Véronique ATTIA

06 11 52 81 08
Atelier Galerie ATTIA
Exposition permanente
45 rue de la plage
50380 Saint Pair sur mer
Véronique ATTIA
Bio
Etats d’âme
À cet instant précis où le geste n’a encore rien accompli, la pensée génère des questionnements sans fin, des remises en question perpétuelles qui fragilisent l’édifice du moi.
Commencer à faire, c’est abandonner progressivement ses entraves et ses peurs.
Un peu comme se jeter à l’eau quoi qu’il en coûte. Dans le tumulte des flots, il faut agir vite, l’instinct de survie s’impose. On se débat, on boit la tasse, on lutte contre les éléments hostiles. On a cette volonté de rester en vie. Sans ce risque à prendre, j’ai comme l’intime conviction qu’il ne se passerait rien. Il y a une certaine forme d’exaltation et de vulnérabilité qui opère pour finalement permettre cette mise en mouvement. Pour Pablo Picasso, la peinture est Liberté. Quand on saute, on peut tomber du mauvais côté. Mais si on ne veut pas prendre le risque de tomber à plat ventre, que peut-on faire alors ? Dans ce cas, il vaut mieux ne pas sauter.
Lorsque je peins, il n’y a presque jamais la conscience précise du sujet, juste la prescience de quelque chose appelé à naître mais à ce stade ces visions surgissent comme au lendemain de certains rêves dont l’atmosphère persiste sans pouvoir en faire le récit.
Je ne sais pas ce que je vais peindre. Je rejoins encore une fois de plus le constat du peintre andalou que si l’on sait exactement ce qu’on va faire, à quoi bon le faire ?
L’envie de peindre est un Appel agissant comme une force capable de surmonter toutes les épreuves à venir. J’ai toujours le sentiment que le commencement d’une toile, c’est la première toile que je peins, comme si l’expérience du savoir se dérobait.
Pas d’esquisse au préalable : de la matière brute (par le biais de l’acrylique, l’huile, le papier, le tissu, les pigments, les craies grasses, les encres) surgit la forme qui va évoluer à la fois presque de façon aléatoire, intuitive au gré de multiples cheminements, tentatives, repentirs.

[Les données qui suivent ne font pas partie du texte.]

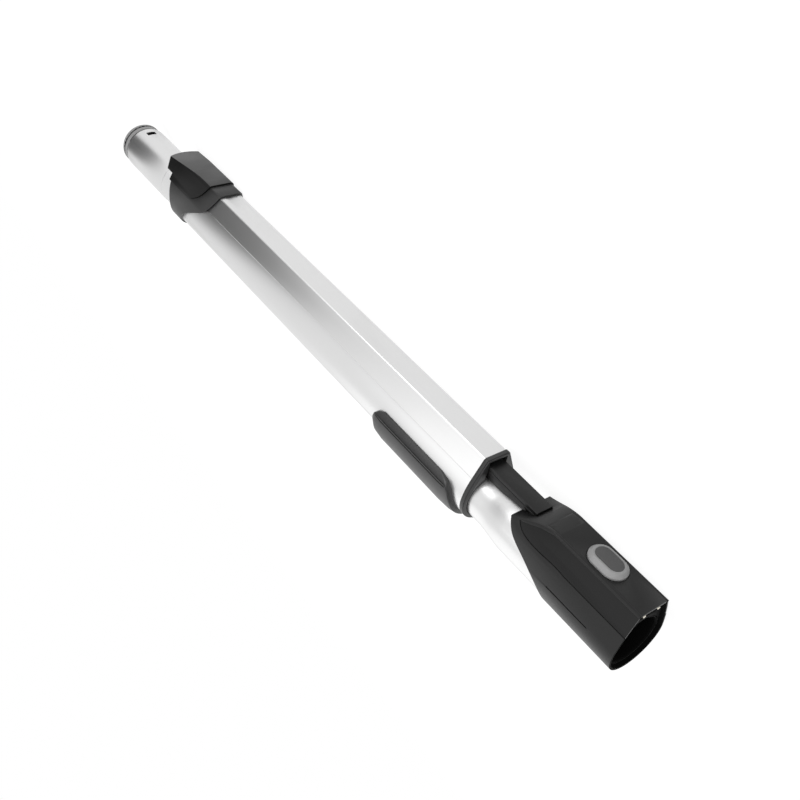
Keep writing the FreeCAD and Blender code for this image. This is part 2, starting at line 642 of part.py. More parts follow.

Tout n’est pas rattaché à ma volonté. Dès l’instant où la matière est projetée, elle existe par elle-même, comme l’encre glisse sur le papier, prend des chemins pour s’arrêter et produire des effets infinis et accrocher l’imaginaire de celui qui regarde. Les superpositions de matières occultent, laissent apparaître couleurs, traits et taches. Ils réalisent ensemble un palimpseste révélant ma sensibilité, sans cesse à la recherche de vérités cachées par d’autres vérités.
Le poème de Baudelaire Correspondances calque parfaitement avec ce que je peux ressentir et percevoir dans ces instants de création. J’entends de “confuses paroles”, je reconnais des sonorités familières. J’entrevois des espaces-temps qui me ramènent à des époques lointaines. Je sens par effleurement des réminiscences de cultures ancestrales, l’imprégnation de quelque chose de profondément primitif comme une obsession.
Le temps n’a aucune espèce d’importance. Parfois, des jours et des jours sur une toile et le sentiment d’avoir peint pour rien génère du désespoir comme une marche à tâtons dans un tunnel dont la sortie est condamnée. Mais ce chemin parcouru n’est pas vain, il me conduit vers une ou plusieurs issues. Et puis, il y a ces gestes fulgurants où tout se joue en quelques secondes avec au bout l’exaltation. Difficile de juger son propre travail. Plus que de satisfaction personnelle, il s’agit de savoir si l’on est allé au bout de quelque chose avec sincérité et exigence. Il m’arrive d’envier ceux qui savent où ils vont mais je sais que cela ne me correspond pas.
Alors, je reste convaincue qu’il faut s’accepter tel que l’on est, poursuivre son engagement, rester à l’écoute de nos mondes intérieurs comme ces signes que la nature laisse échapper.